23. Section 4.5: Based on that many later sections just refer to the Message Header, shouldn't the section title for section 4.5 be Message Header? Now the first mentioning of "Message Header" are in Figure 16's title.
24. Section 6.1:
   After sending a SESS_TERM message, an entity MAY continue a possible
   in-progress transfer in either direction.  After sending a SESS_TERM
   message, an entity SHALL NOT begin any new outgoing transfer (i.e.
   send an XFER_SEGMENT message) for the remainder of the session...
   After receving a SESS_TERM message, an entity SHALL NOT accept any
   new incoming transfer for the remainder of the session.

To me it seems that the above paragraph contains one contradiction. The parenthesis in the second sentence (i.e. send an XFER_SEGMENT message) appears to be false. Because as the beginning of the sentence implies that it can't start a new transfer. However SESS_TERM is allowed to be inserted in between XFER_SEGEMENT messages for a transfer ID, i.e. XFER_SEGMENT(ID=7), SESS_TERM, XFER_SEGMENT(ID=7, end) is an allowed sequence. Can you please clarify.
25. Section 8.
If this identifier is used outside of a TLS-secured session or
   without further verification as a means to determine which bundles
   are transmitted over the session, then the node that has falsified
   its identity would be able to obtain bundles that it otherwise would
   not have.

I don't see how a entity could trust the in SESS_INIT provided EID more just because it is in TLS unless there are some mechanism for binding the EID to the TLS session endpoint (client or server). Some type of authentication is needed to prove the identity.
26. Section 8.
Therefore, an entity SHALL NOT use the EID value of an
unsecured contact header to derive a peer node's identity unless it
   can corroborate it via other means.

The EID value is not part of the CH, only SESS_INIT. Is this a left over from TCPCLv3 or earlier versions?
27. Section 8. Needs text on  TLS stripping attack due to the optional TLS usage.
28. Section 9: "In this section, registration procedures are as defined in [RFC8126]." . defined as in .
29. Section 9: "Some of the registries below are created new for TCPCLv4 but share code values with TCPCLv3."

I don't think "share" is the right word here. Maybe "Some of the registries have been defined as version specific to TCPCLv4, and imports some or all codepoints from TCPCLv3."
30. Section 9.3: Is RFC Required unnecessary strict? Considering the quite large name space, I would think that specification required would be a suitable policy? Just trying to understand what you think is gained by having someone publish the extension as an RFC, in any stream including the independent.
31. Section 9.4: Same question as for 30)
32. Section 9.5: Here RFC required may be suitable.
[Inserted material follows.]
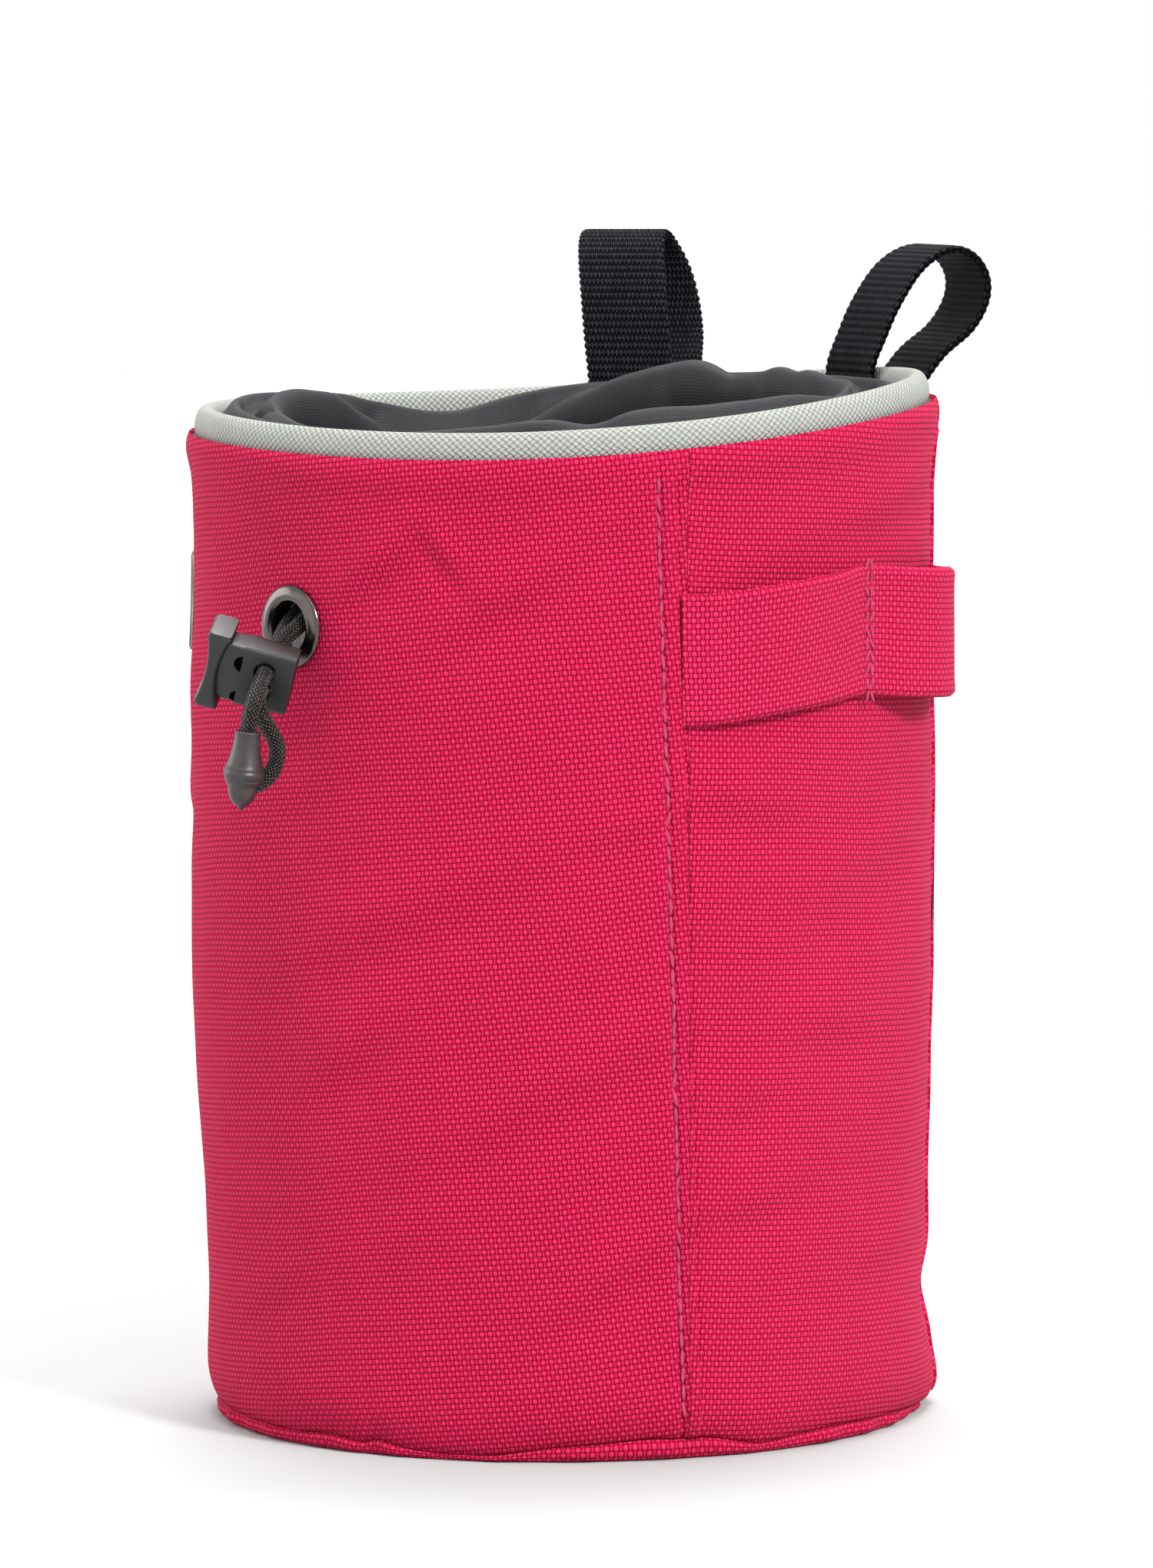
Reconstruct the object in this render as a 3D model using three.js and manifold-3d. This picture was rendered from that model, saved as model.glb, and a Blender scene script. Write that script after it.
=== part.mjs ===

However, does it make sense to allocate 2 or 4 points also here for Private/Experiments?
33. Section 9.6: Here I would consider Expert Review with a specification requirement. I also do not understand why so much is reserved, a reason for that?
34. I would expect that the policy for 9.6-9.8 to be aligned so may require change if change is decided on 33.
35. A big question I have after having read this document is how one discover / determine the IP+port(s) to connect to for a given EID. Is this currently completely deployment specific? And how bound is this to Bundle routing?

What may be missing is the section that tells the intended implementor that in addition to follow this specification you do need a solution to the following things, like for example authentication framework that allows one to verify the TLS connects to EID mappings. Or an address resolution protocol that maps EID to IP address and port pairs for cases when routing simply give you Forward this bundle to EID using TCPCLv4.